The Price House
The Price House
At the crossroads between Charleston and Georgia, Thomas Price built this brick house in 1795. The property he had was originally only 144 acres, but he expanded it to 2,000 acres. He had a license to run a "house of entertainment" on his property. This is not as we would think it today. At that time it meant he could rent rooms to travelers and provide food and 'refreshments' (usually rum). He also ran a post office and general store.
Thomas Price died in 1820 and his wife died in 1821. They did not have any children, so everything was sold. There was a complete 42 page inventory that has been used as a guide to furnish the house with pieces that would have been used at that time.

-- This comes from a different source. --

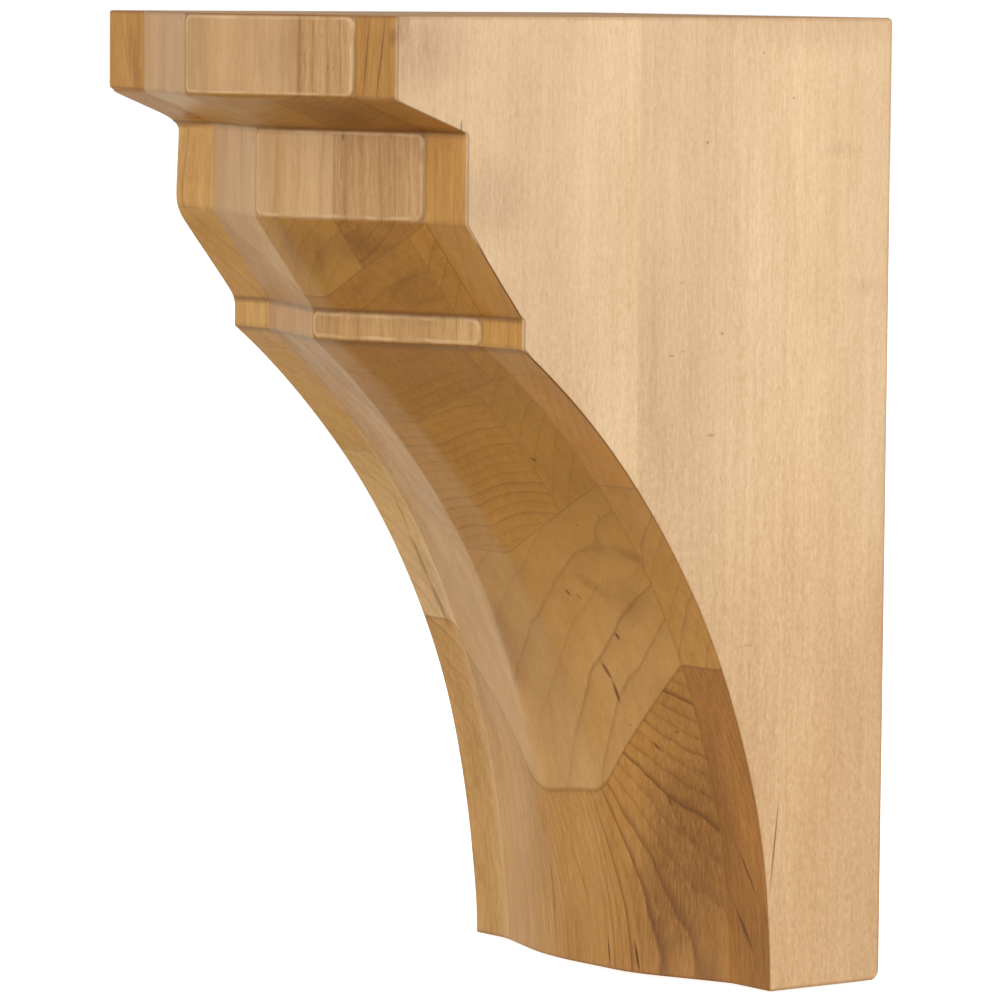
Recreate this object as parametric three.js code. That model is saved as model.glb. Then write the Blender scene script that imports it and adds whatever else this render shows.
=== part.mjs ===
import * as THREE from 'three';

// A carved wood corbel, in millimetres.
// +Z is up, the flat wall face lies in the plane y = 0 and the carved front faces -Y.
// The origin is the centre of the wall face.

// Overall sizes
const HEIGHT = 304.8;
const WIDTH = 152.4;

// Mouldings from the top down. Depths are measured from the wall, along the side boards.
const CAP_HEIGHT = 25;
const CAP_DEPTH = 193.5;
const CAP_BEVEL_HEIGHT = 10;
const BLOCK_HEIGHT = 27.5;
const BLOCK_DEPTH = 167;
const BLOCK_BEVEL_HEIGHT = 29;
const STRIP_HEIGHT = 9;
const STRIP_DEPTH = 145;

// Below the strip the front is one hollow arc that stands upright where it reaches the foot.
const FOOT_DEPTH = 44.7;
const SWEEP_STEPS = 36;

// The front in plan: a flat side board on each side, and between them two splays
// that rise to a flat nose. The nose is narrow on the mouldings and widens to the foot.
const SIDE_BOARD_WIDTH = 20;
const SPLAY_ANGLE = THREE.MathUtils.degToRad(21);
const MOULDING_NOSE_WIDTH = 12;
const FOOT_NOSE_WIDTH = 44;

// Outer edges of the front are eased by a short curve.
const EDGE_EASE = 1.5;
const EASE_STEPS = 3;

const SWEEP_TOP = HEIGHT - CAP_HEIGHT - CAP_BEVEL_HEIGHT - BLOCK_HEIGHT - BLOCK_BEVEL_HEIGHT - STRIP_HEIGHT;

// A point of an outline, marked where its corner is eased.
function corner(x, y, eased = false) {
  return { at: new THREE.Vector2(x, y), eased };
}

// The point one ease length away from a corner, towards its neighbour.
function besideCorner(from, to) {
  const step = to.clone().sub(from).setLength(EDGE_EASE);
  return from.clone().add(step);
}

// The points of an open outline, with a short curve in place of each eased corner.
// The two end points are on the wall and are left out.
function outlinePoints(corners) {
  const points = [];
  for (let i = 1; i < corners.length - 1; i += 1) {
    const { at, eased } = corners[i];
    if (eased) {
      const before = besideCorner(at, corners[i - 1].at);
      const after = besideCorner(at, corners[i + 1].at);
      points.push(...new THREE.QuadraticBezierCurve(before, at, after).getPoints(EASE_STEPS));
    } else {
      points.push(at);
    }
  }
  return points;
}

// The hollow arc, from the foot up to the underside of the strip.
// Its centre is level with the foot, so its radius follows from its rise and its reach.
function sweepCorners() {
  const reach = STRIP_DEPTH - FOOT_DEPTH;
  const radius = (reach ** 2 + SWEEP_TOP ** 2) / (2 * reach);
  const fullTurn = Math.asin(SWEEP_TOP / radius);
  const corners = [];
  for (let i = 0; i <= SWEEP_STEPS; i += 1) {
    const turn = fullTurn * i / SWEEP_STEPS;
    const depth = FOOT_DEPTH + radius * (1 - Math.cos(turn));
    const isEnd = i === 0 || i === SWEEP_STEPS;
    corners.push(corner(depth, radius * Math.sin(turn), isEnd));
  }
  return corners;
}

// The side profile as depths from the wall and heights above the foot, from the foot up.
function profilePoints() {
  const stripTop = SWEEP_TOP + STRIP_HEIGHT;
  const blockBottom = stripTop + BLOCK_BEVEL_HEIGHT;
  const blockTop = blockBottom + BLOCK_HEIGHT;
  const capBottom = blockTop + CAP_BEVEL_HEIGHT;
  return outlinePoints([
    corner(0, 0),
    ...sweepCorners(),
    corner(STRIP_DEPTH, stripTop),
    corner(BLOCK_DEPTH, blockBottom, true),
    corner(BLOCK_DEPTH, blockTop),
    corner(CAP_DEPTH, capBottom, true),
    corner(CAP_DEPTH, HEIGHT, true),
    corner(0, HEIGHT),
  ]);
}

// Half the width of the flat nose at a height above the foot.
function noseHalfWidth(height) {
  const upSweep = Math.min(height / SWEEP_TOP, 1);
  return THREE.MathUtils.lerp(FOOT_NOSE_WIDTH, MOULDING_NOSE_WIDTH, upSweep) / 2;
}

// The front in plan at one level, from the left side to the right side.
function frontPoints(depth, height) {
  const side = WIDTH / 2;
  const splayFoot = side - SIDE_BOARD_WIDTH;
  const nose = noseHalfWidth(height);
  const noseDepth = depth + (splayFoot - nose) * Math.tan(SPLAY_ANGLE);
  return outlinePoints([
    corner(-side, 0),
    corner(-side, -depth, true),
    corner(-splayFoot, -depth),
    corner(-nose, -noseDepth),
    corner(nose, -noseDepth),
    corner(splayFoot, -depth),
    corner(side, -depth, true),
    corner(side, 0),
  ]);
}

// Gathers points and triangles of one closed solid.
class SolidBuilder {
  constructor() {
    this.points = [];
    this.triangles = [];
  }

  // Adds a point and returns its number.
  point(x, y, z) {
    return this.points.push(new THREE.Vector3(x, y, z)) - 1;
  }

  // Fills a flat outline whose outer side faces along an axis.
  addFlatFace(outline, outward) {
    const flat = outline.map((index) => {
      const { x, y, z } = this.points[index];
      return Math.abs(outward.x) === 1 ? new THREE.Vector2(y, z)
        : Math.abs(outward.y) === 1 ? new THREE.Vector2(x, z)
        : new THREE.Vector2(x, y);
    });
    for (const face of THREE.ShapeUtils.triangulateShape(flat, [])) {
      const [a, b, c] = face.map((i) => outline[i]);
      const normal = new THREE.Triangle(this.points[a], this.points[b], this.points[c])
        .getNormal(new THREE.Vector3());
      this.triangles.push(normal.dot(outward) > 0 ? [a, b, c] : [a, c, b]);
    }
  }

  geometry() {
    const result = new THREE.BufferGeometry();
    const positions = this.points.flatMap((point) => point.toArray());
    result.setAttribute('position', new THREE.Float32BufferAttribute(positions, 3));
    result.setIndex(this.triangles.flat());
    result.computeVertexNormals();
    return result;
  }
}

// The corbel as one solid: the carved front is a grid of levels and columns,
// and the wall face, the two sides, the top and the foot close it with flat faces.
function corbelGeometry() {
  const solid = new SolidBuilder();
  const base = -HEIGHT / 2;
  const front = profilePoints().map(({ x: depth, y: height }) =>
    frontPoints(depth, height).map((point) => solid.point(point.x, point.y, base + height)));

  for (let row = 0; row + 1 < front.length; row += 1) {
    const lower = front[row];
    const upper = front[row + 1];
    for (let column = 0; column + 1 < lower.length; column += 1) {
      solid.triangles.push([lower[column], lower[column + 1], upper[column + 1]]);
      solid.triangles.push([lower[column], upper[column + 1], upper[column]]);
    }
  }

  const [lowLeft, lowRight] = [-1, 1].map((side) => solid.point(side * WIDTH / 2, 0, base));
  const [highLeft, highRight] = [-1, 1].map((side) => solid.point(side * WIDTH / 2, 0, base + HEIGHT));
  const leftEdge = front.map((row) => row[0]);
  const rightEdge = front.map((row) => row.at(-1));

  solid.addFlatFace([lowLeft, ...leftEdge, highLeft], new THREE.Vector3(-1, 0, 0));
  solid.addFlatFace([lowRight, ...rightEdge, highRight], new THREE.Vector3(1, 0, 0));
  solid.addFlatFace([lowLeft, ...front[0], lowRight], new THREE.Vector3(0, 0, -1));
  solid.addFlatFace([highLeft, ...front.at(-1), highRight], new THREE.Vector3(0, 0, 1));
  solid.addFlatFace([lowLeft, lowRight, highRight, highLeft], new THREE.Vector3(0, 1, 0));
  return solid.geometry();
}

const mapleMaterial = new THREE.MeshStandardMaterial({
  color: 0xcfa373,
  roughness: 0.45,
  metalness: 0,
  flatShading: true,
});

const corbel = new THREE.Mesh(corbelGeometry(), mapleMaterial);
corbel.name = 'corbel';

const model = new THREE.Group();
model.add(corbel);

export default model;
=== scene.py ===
import math

import bpy
import numpy as np
from mathutils import Matrix, Vector


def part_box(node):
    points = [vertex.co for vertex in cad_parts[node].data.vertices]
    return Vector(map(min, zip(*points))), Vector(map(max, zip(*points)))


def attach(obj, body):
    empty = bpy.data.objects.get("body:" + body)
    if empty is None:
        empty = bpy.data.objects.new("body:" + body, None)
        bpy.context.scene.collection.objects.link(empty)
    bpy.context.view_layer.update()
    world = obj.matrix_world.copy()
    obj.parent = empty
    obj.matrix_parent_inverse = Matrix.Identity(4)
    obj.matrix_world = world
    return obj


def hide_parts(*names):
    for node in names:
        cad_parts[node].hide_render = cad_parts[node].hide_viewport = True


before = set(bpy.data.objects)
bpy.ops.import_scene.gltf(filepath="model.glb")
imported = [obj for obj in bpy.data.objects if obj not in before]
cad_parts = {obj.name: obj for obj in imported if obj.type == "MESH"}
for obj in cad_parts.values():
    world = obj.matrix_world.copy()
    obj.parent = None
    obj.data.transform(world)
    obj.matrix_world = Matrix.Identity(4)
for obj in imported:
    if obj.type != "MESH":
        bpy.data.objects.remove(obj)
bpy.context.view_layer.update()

# Lengths are in metres, except where a comment says millimetres. MM is a millimetre.
MM = 0.001

# The corbel's box, from the frame
corbel_low, corbel_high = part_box("corbel")
HALF_WIDTH = corbel_high.x
BASE = corbel_low.z
TOP = corbel_high.z

# Mouldings from the top down, and depths from the wall along the side boards
CAP_HEIGHT = 25 * MM
CAP_DEPTH = 193.5 * MM
CAP_BEVEL_HEIGHT = 10 * MM
BLOCK_HEIGHT = 27.5 * MM
BLOCK_DEPTH = 167 * MM
BLOCK_BEVEL_HEIGHT = 29 * MM
STRIP_HEIGHT = 9 * MM
STRIP_DEPTH = 145 * MM
FOOT_DEPTH = 44.7 * MM
CAP_BOTTOM = TOP - CAP_HEIGHT
BLOCK_TOP = CAP_BOTTOM - CAP_BEVEL_HEIGHT
BLOCK_BOTTOM = BLOCK_TOP - BLOCK_HEIGHT
STRIP_TOP = BLOCK_BOTTOM - BLOCK_BEVEL_HEIGHT
SWEEP_TOP = STRIP_TOP - STRIP_HEIGHT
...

Today, there have been other historical buildings of the area moved to this site to portray the buildings that were here when the Price's were here. You will find a slave cabin and another cabin that represents the kitchen. There are many artifacts to view as well.
Another interesting fact about the property is that during World War II, a bomber crashed during training in the back property. While the military had cleaned up the large fragments from the plane, small fragments still remained. The Historical Association has been able to locate the site and find these fragments and other artifacts from the plane and have them on display for you to see as well.
The Price House was nice. They had beds that showed the ropes that the mattress would go on. You could tighten the rope with something made out of wood that they have. You wouldn't want the ropes to be loose or break. Broken ropes means you could be without a bed for a long time. You would have had to make new ropes yourself, as they didn't sell rope like they do today.